Argentina debe ser, en este sentido, uno de los países del mundo que más y mejor ha encarnado -hacer carne, materializar, darle cuerpo, solidez, presencia, pálpito- un concepto: memoria, verdad y justicia. Está claro que el mérito es de su sociedad movilizada y, claro, del compromiso real de los gobiernos democráticos posteriores, más allá de algunos conflictos ideológicos. El Museo y Sitio de Memoria ESMA se (re)armó únicamente a partir del testimonio de los sobrevivientes, las Fuerzas Armadas no aportaron ni un ápice de información, eso sí, en un país institucionalizado, en 2007 entregaron el lugar al gobierno de la Nación sin decir ni mu. Tanto el desalojo de los militares de ese predio, así como el desarchivo de los documentos de la dictadura son un enorme logro de la sociedad civil, algo que en Bolivia no hemos alcanzado bajo ningún punto de vista en 43 años de democracia ininterrumpida. El libro Las muertes de Carlos Flores Bedregal, de Robert Brockmann, que reúne toda la investigación de las hermanas Flores Bedregal, tras los restos de su hermano Carlos, asesinado junto a Marcelo Quiroga Santa Cruz el día mismo del golpe de Luis García Meza (1980), y que sigue sin resolver, es una prueba de la impunidad. Un viacrucis inadmisible, brutal, inconcebible, que no puede sino tener la complicidad del Estado y el desdén cobarde de las Fuerzas Armadas.

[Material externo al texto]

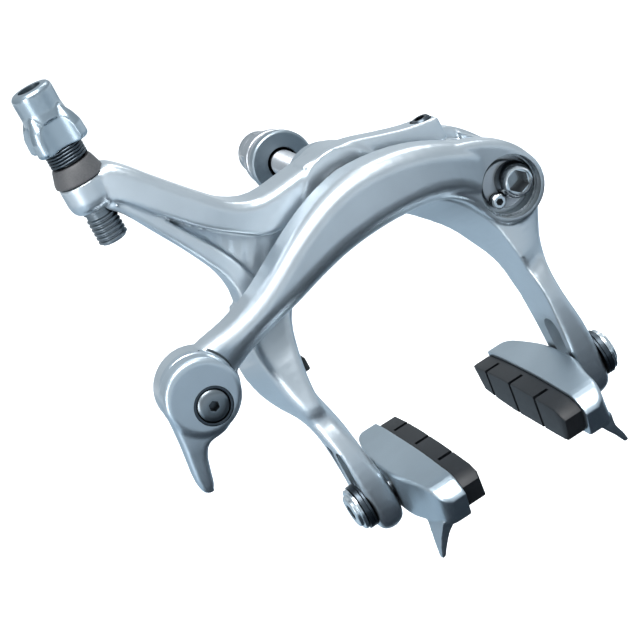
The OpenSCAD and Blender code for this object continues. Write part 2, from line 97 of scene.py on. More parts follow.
def new_material(name):
    """A material with its shader, and its object coordinates."""
    material = bpy.data.materials.new(name)
    material.use_nodes = True
    tree = material.node_tree
    place = add_node(tree, "ShaderNodeTexCoord").outputs["Object"]
    return material, tree, tree.nodes["Principled BSDF"], place


FLOOR_Z = -160
FLOOR_SIZE = 8
# White paper: matt, with a faint fibre that is hardly seen, and a glow that keeps its white even.
nothing_selected()
bpy.ops.mesh.primitive_plane_add(size=FLOOR_SIZE, location=(0, 0, FLOOR_Z * MM))
floor = bpy.context.object
floor.name = "floor"
paper, tree, shader, place = new_material("white_paper_sweep")
fibre = add_node(tree, "ShaderNodeTexNoise", {"Scale": 400, "Detail": 3}, {"Vector": place})
ramp = add_node(tree, "ShaderNodeValToRGB", None, {"Fac": fibre.outputs["Fac"]})
ramp.color_ramp.elements[0].color = linear("#f8f9fa")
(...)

Un museo de la memoria también se ha propuesto en Bolivia y el proyecto está ahí, como trámite indeseable, como la búsqueda pendiente de los cuerpos de Carlos, de Marcelo y de tantos otros. Mientras el Estado no los encuentre, el crimen se sigue cometiendo. Es un Estado criminal y ni se mosquea. Sería miope soslayar el contraste con el museo de Orinoca, construido con 7 millones de dólares para adoración de la imagen de Evo Morales. Una inmoralidad.
Eso pienso, cabizbaja, mientras salgo por el jardín trasero de este camposanto. Espero que el ejemplo argentino nos lleve cuando menos a la reflexión. Porque si no se cura el pasado, difícilmente podremos sostener en esa raíz la fortaleza de nuestro árbol presente.